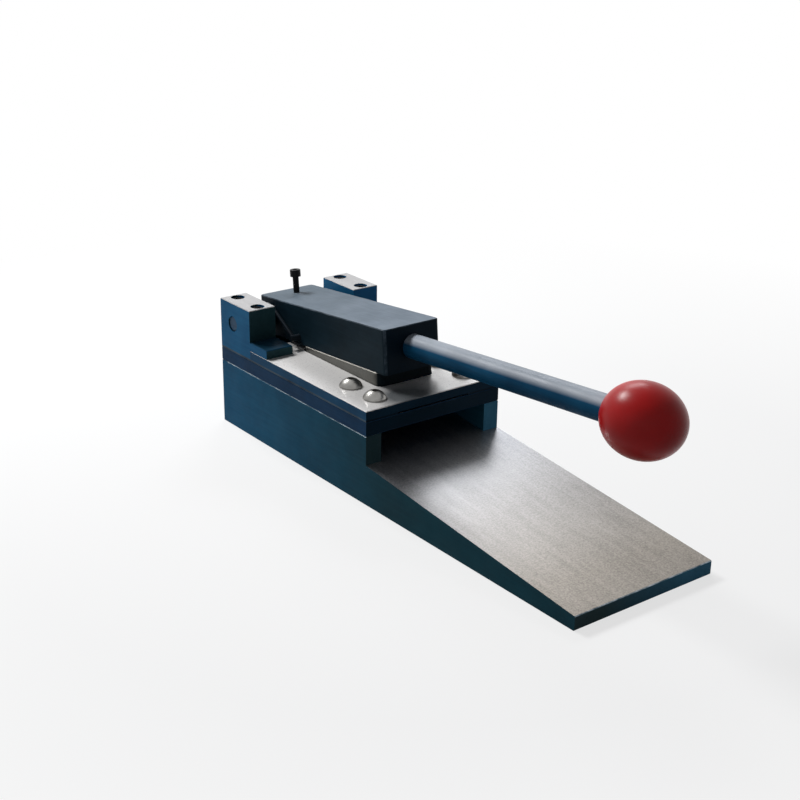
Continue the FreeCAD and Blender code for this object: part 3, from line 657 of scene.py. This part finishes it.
def leg_line(target, side, offset, past):
    """The angle at which a straight leg leaves the coil, and its tip as (y, z).  The leg passes
    the target at an offset; side is -1 for the leg over the coil, +1 for the one under it."""
    centre = HINGE / MM
    dy = target[0] - centre.y
    dz = target[1] - centre.z
    gap = math.hypot(dy, dz)
    turn = math.atan2(dz, dy) + side * math.acos((COIL_RADIUS + offset) / gap)
    run = math.sqrt(gap ** 2 - (COIL_RADIUS + offset) ** 2) + past
    heading = turn - side * math.pi / 2
    tip = (centre.y + COIL_RADIUS * math.cos(turn) + run * math.cos(heading),
           centre.z + COIL_RADIUS * math.sin(turn) + run * math.sin(heading))
    return turn, tip


def spring_route():
    """The right spring's centre line as points in mm, from the upper leg's tip to the lower's."""
    centre = HINGE / MM
    pins = box_mm("spring_pins")
    middle = (pins[0] + pins[1]) / 2
    pin_radius = (pins[1].y - pins[0].y) / 2
    plate_top = box_mm("stripper_plate")[1].z
    upper_turn, upper_tip = leg_line((middle.y, middle.z), -1, pin_radius + WIRE_RADIUS + TOUCH_GAP,
                                     UPPER_LEG_PAST_PIN)
    lower_turn, lower_tip = leg_line((LOWER_LEG_TIP_Y, plate_top + WIRE_RADIUS + TOUCH_GAP), 1, 0, 0)
    turns = (upper_turn - lower_turn) / (2 * math.pi)
    turns += FULL_TURNS - math.floor(turns)      # the full turns and the part turn
    length = COIL_PITCH * turns
    # the coil sits halfway between the lever's side and the ear
    inner = (box_mm("lever_block")[1].x + box_mm("right_ear")[0].x - length) / 2
    path = [Vector((inner, upper_tip[0], upper_tip[1]))]
    steps = int(turns * RINGS_PER_TURN)
    for step in range(steps + 1):
        share = step / steps
        turn = upper_turn - 2 * math.pi * turns * share
        path.append(Vector((inner + length * share,
                            centre.y + COIL_RADIUS * math.cos(turn),
                            centre.z + COIL_RADIUS * math.sin(turn))))
    path.append(Vector((inner + length, lower_tip[0], lower_tip[1])))
    return path


def make_spring(name, side, material):
    path = spring_route()
    path = [Vector((side * point.x, point.y, point.z)) * MM for point in path]
    wire = tube(name + "_wire", path, WIRE_RADIUS * MM)
    wire.data.materials.append(material)
    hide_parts(name)
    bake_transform(wire)


bpy.context.scene.view_settings.view_transform = "Standard"
make_camera()
make_world()
make_lights()
make_floor()
materials = make_materials()
finish_nodes(materials)
make_spring("right_spring", 1, materials["spring"])
make_spring("left_spring", -1, materials["spring"])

··········

→ What this task involves
Return what is listed above, exactly and completely.

→ Exercise solution
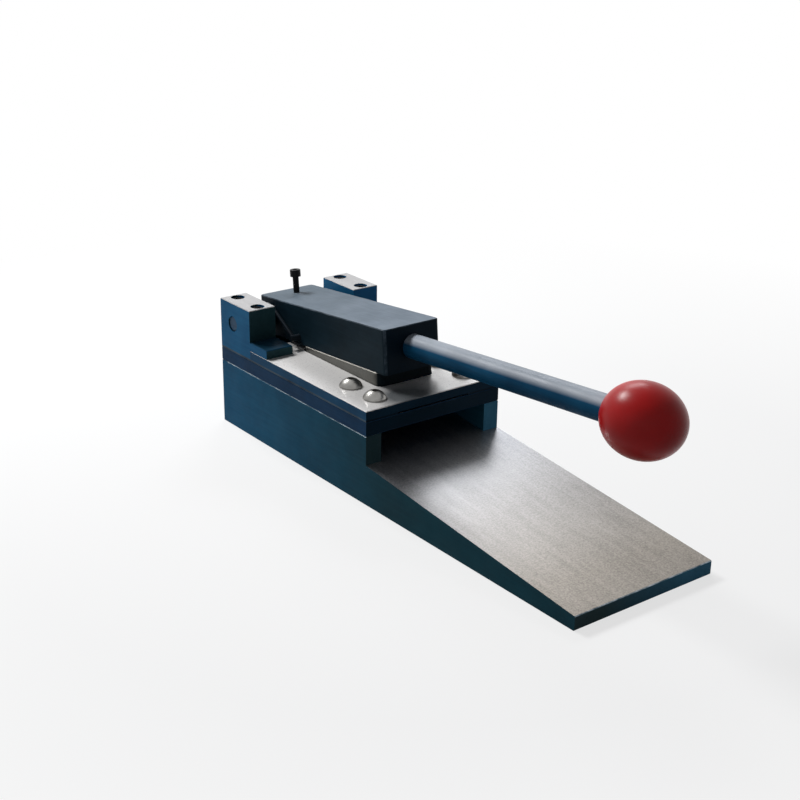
Continue the FreeCAD and Blender code for this object: part 3, from line 657 of scene.py. This part finishes it.
def leg_line(target, side, offset, past):
    """The angle at which a straight leg leaves the coil, and its tip as (y, z).  The leg passes
    the target at an offset; side is -1 for the leg over the coil, +1 for the one under it."""
    centre = HINGE / MM
    dy = target[0] - centre.y
    dz = target[1] - centre.z
    gap = math.hypot(dy, dz)
    turn = math.atan2(dz, dy) + side * math.acos((COIL_RADIUS + offset) / gap)
    run = math.sqrt(gap ** 2 - (COIL_RADIUS + offset) ** 2) + past
    heading = turn - side * math.pi / 2
    tip = (centre.y + COIL_RADIUS * math.cos(turn) + run * math.cos(heading),
           centre.z + COIL_RADIUS * math.sin(turn) + run * math.sin(heading))
    return turn, tip


def spring_route():
    """The right spring's centre line as points in mm, from the upper leg's tip to the lower's."""
    centre = HINGE / MM
    pins = box_mm("spring_pins")
    middle = (pins[0] + pins[1]) / 2
    pin_radius = (pins[1].y - pins[0].y) / 2
    plate_top = box_mm("stripper_plate")[1].z
    upper_turn, upper_tip = leg_line((middle.y, middle.z), -1, pin_radius + WIRE_RADIUS + TOUCH_GAP,
                                     UPPER_LEG_PAST_PIN)
    lower_turn, lower_tip = leg_line((LOWER_LEG_TIP_Y, plate_top + WIRE_RADIUS + TOUCH_GAP), 1, 0, 0)
    turns = (upper_turn - lower_turn) / (2 * math.pi)
    turns += FULL_TURNS - math.floor(turns)      # the full turns and the part turn
    length = COIL_PITCH * turns
    # the coil sits halfway between the lever's side and the ear
    inner = (box_mm("lever_block")[1].x + box_mm("right_ear")[0].x - length) / 2
    path = [Vector((inner, upper_tip[0], upper_tip[1]))]
    steps = int(turns * RINGS_PER_TURN)
    for step in range(steps + 1):
        share = step / steps
        turn = upper_turn - 2 * math.pi * turns * share
        path.append(Vector((inner + length * share,
                            centre.y + COIL_RADIUS * math.cos(turn),
                            centre.z + COIL_RADIUS * math.sin(turn))))
    path.append(Vector((inner + length, lower_tip[0], lower_tip[1])))
    return path


def make_spring(name, side, material):
    path = spring_route()
    path = [Vector((side * point.x, point.y, point.z)) * MM for point in path]
    wire = tube(name + "_wire", path, WIRE_RADIUS * MM)
    wire.data.materials.append(material)
    hide_parts(name)
    bake_transform(wire)


bpy.context.scene.view_settings.view_transform = "Standard"
make_camera()
make_world()
make_lights()
make_floor()
materials = make_materials()
finish_nodes(materials)
make_spring("right_spring", 1, materials["spring"])
make_spring("left_spring", -1, materials["spring"])